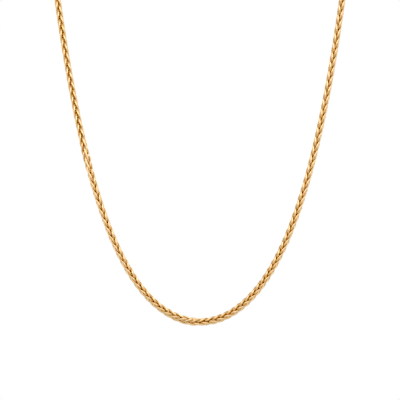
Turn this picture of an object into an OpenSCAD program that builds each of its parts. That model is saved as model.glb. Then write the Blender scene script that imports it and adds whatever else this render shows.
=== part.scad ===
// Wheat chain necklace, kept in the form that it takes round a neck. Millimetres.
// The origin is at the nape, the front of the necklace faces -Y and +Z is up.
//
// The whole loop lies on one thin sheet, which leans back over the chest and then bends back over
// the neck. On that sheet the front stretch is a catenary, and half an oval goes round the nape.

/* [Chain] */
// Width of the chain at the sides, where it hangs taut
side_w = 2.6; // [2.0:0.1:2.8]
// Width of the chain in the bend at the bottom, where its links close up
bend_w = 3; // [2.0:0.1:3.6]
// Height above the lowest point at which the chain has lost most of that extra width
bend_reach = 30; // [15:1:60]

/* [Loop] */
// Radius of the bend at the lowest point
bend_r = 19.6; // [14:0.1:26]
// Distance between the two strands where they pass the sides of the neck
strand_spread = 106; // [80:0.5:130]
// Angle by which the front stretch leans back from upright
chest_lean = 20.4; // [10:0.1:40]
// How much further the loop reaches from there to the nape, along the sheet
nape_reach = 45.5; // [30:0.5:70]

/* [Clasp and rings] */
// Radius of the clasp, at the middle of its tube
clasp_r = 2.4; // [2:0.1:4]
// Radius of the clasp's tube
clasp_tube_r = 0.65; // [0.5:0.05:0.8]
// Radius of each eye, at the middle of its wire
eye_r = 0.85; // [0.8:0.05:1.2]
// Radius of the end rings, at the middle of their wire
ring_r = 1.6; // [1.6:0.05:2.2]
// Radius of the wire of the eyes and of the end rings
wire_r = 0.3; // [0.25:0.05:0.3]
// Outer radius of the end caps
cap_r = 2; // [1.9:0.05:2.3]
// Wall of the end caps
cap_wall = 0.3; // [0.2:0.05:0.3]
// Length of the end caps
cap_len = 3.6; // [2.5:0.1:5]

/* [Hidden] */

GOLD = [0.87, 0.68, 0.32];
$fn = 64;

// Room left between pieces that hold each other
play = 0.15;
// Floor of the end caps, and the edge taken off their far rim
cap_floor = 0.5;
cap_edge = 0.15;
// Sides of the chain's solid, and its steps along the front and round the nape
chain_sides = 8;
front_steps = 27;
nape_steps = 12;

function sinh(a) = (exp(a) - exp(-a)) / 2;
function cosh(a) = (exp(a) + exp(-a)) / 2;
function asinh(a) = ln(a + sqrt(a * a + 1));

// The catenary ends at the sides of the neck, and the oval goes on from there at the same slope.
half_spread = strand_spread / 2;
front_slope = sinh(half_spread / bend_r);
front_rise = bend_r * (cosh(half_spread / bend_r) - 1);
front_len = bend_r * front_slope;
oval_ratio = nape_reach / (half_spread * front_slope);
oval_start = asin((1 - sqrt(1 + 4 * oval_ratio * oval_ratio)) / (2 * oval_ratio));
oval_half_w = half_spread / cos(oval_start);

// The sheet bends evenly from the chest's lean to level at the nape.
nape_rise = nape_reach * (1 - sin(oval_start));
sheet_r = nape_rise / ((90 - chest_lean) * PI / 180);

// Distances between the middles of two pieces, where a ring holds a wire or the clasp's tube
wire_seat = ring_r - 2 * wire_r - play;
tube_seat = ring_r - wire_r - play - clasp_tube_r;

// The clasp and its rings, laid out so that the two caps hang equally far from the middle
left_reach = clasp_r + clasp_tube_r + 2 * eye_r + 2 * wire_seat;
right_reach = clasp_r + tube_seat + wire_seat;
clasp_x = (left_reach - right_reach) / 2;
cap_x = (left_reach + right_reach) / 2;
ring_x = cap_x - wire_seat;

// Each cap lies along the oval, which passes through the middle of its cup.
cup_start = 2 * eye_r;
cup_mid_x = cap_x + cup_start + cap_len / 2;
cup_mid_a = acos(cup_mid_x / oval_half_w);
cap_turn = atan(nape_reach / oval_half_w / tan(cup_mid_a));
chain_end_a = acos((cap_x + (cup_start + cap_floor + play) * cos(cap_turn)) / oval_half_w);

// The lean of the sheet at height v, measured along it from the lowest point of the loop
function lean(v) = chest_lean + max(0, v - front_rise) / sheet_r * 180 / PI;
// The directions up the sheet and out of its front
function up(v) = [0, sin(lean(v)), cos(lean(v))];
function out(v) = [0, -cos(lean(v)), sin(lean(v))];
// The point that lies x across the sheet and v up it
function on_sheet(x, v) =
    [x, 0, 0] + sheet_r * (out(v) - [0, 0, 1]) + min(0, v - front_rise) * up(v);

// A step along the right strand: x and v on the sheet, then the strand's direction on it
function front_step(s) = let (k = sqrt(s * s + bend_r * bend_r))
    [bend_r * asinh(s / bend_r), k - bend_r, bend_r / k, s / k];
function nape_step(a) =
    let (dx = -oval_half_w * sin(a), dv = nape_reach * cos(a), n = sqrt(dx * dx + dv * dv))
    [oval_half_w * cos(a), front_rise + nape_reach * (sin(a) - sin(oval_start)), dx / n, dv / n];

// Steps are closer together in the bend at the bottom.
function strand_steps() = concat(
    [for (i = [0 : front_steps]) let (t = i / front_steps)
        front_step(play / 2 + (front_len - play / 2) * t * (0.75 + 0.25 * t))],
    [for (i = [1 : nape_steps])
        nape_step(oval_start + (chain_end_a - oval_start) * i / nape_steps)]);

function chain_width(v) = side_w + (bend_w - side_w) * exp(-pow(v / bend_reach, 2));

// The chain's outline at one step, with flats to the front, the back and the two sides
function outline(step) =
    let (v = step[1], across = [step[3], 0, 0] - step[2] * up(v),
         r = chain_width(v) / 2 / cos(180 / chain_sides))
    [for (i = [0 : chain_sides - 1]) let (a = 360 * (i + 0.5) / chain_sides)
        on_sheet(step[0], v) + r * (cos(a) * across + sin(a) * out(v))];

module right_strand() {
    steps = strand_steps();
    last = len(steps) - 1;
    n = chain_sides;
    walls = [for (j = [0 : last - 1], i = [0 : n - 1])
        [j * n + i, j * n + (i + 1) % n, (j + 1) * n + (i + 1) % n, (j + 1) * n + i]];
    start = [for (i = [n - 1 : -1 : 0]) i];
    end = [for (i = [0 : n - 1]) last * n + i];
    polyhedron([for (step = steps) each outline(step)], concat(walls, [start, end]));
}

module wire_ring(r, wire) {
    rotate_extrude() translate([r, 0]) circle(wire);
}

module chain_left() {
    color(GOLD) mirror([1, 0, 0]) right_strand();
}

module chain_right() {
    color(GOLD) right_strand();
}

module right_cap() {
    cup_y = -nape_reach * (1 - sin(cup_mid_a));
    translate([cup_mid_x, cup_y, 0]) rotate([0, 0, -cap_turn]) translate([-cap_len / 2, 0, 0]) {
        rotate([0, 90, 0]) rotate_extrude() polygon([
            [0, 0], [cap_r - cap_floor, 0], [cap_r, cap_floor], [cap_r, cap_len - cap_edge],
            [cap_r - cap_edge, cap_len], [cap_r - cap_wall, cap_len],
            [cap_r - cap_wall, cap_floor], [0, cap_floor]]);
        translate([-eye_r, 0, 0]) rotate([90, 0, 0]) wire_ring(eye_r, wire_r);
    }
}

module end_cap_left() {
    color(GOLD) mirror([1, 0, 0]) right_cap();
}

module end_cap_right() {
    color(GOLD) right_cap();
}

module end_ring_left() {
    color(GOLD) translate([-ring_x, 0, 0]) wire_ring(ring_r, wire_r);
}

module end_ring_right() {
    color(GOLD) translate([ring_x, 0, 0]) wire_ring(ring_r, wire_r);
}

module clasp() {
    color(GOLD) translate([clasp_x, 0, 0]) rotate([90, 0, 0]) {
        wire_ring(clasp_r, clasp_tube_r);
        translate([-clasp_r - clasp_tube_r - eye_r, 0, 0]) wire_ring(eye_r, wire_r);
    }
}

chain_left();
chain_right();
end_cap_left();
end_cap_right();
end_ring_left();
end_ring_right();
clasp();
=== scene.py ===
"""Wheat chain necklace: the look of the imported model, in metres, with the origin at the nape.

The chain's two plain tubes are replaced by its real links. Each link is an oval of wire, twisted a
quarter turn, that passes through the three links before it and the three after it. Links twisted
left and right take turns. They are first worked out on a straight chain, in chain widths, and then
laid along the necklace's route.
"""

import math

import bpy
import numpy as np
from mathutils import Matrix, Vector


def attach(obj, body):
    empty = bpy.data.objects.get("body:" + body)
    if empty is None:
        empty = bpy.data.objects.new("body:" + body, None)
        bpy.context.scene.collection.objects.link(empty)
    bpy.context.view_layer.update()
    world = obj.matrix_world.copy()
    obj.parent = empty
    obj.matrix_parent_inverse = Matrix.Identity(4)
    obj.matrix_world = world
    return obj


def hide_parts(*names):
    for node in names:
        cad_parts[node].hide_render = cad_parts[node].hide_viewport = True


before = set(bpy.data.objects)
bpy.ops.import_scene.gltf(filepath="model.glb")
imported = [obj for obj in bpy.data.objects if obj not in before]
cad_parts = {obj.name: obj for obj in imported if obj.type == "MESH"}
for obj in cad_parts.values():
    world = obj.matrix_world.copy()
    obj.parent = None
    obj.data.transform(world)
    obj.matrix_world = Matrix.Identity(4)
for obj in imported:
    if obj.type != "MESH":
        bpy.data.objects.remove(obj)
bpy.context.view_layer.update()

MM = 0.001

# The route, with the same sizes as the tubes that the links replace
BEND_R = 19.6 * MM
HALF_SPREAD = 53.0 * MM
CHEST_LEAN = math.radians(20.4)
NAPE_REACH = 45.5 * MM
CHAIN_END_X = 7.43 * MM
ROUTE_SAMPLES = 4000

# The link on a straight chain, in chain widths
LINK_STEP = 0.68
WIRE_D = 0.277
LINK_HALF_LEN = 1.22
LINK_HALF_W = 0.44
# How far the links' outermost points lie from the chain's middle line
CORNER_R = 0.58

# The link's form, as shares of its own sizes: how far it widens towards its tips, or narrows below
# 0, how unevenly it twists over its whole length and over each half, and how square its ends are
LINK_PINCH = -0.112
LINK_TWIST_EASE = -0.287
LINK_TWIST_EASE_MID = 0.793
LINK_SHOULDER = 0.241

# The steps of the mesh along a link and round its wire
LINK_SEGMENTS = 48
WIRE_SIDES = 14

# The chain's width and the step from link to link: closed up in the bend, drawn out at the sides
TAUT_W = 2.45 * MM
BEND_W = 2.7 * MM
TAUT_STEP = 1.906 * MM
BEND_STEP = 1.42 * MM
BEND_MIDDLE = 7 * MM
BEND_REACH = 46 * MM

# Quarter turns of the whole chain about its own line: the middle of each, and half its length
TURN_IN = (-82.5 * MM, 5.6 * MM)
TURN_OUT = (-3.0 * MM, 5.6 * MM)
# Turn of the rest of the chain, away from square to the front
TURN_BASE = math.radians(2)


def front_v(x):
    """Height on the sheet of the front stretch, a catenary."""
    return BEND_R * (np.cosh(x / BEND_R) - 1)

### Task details
Please print exactly what appears from the first line of the data through the line with "round the nape.", including both of those lines and nothing past them.

### Result of the exercise
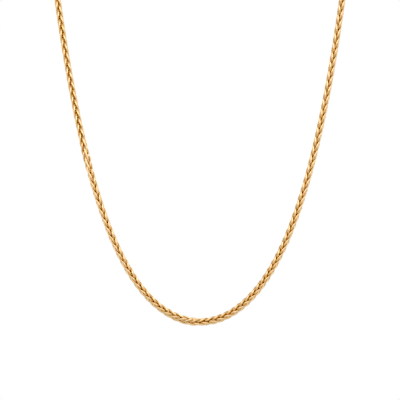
Turn this picture of an object into an OpenSCAD program that builds each of its parts. That model is saved as model.glb. Then write the Blender scene script that imports it and adds whatever else this render shows.
=== part.scad ===
// Wheat chain necklace, kept in the form that it takes round a neck. Millimetres.
// The origin is at the nape, the front of the necklace faces -Y and +Z is up.
//
// The whole loop lies on one thin sheet, which leans back over the chest and then bends back over
// the neck. On that sheet the front stretch is a catenary, and half an oval goes round the nape.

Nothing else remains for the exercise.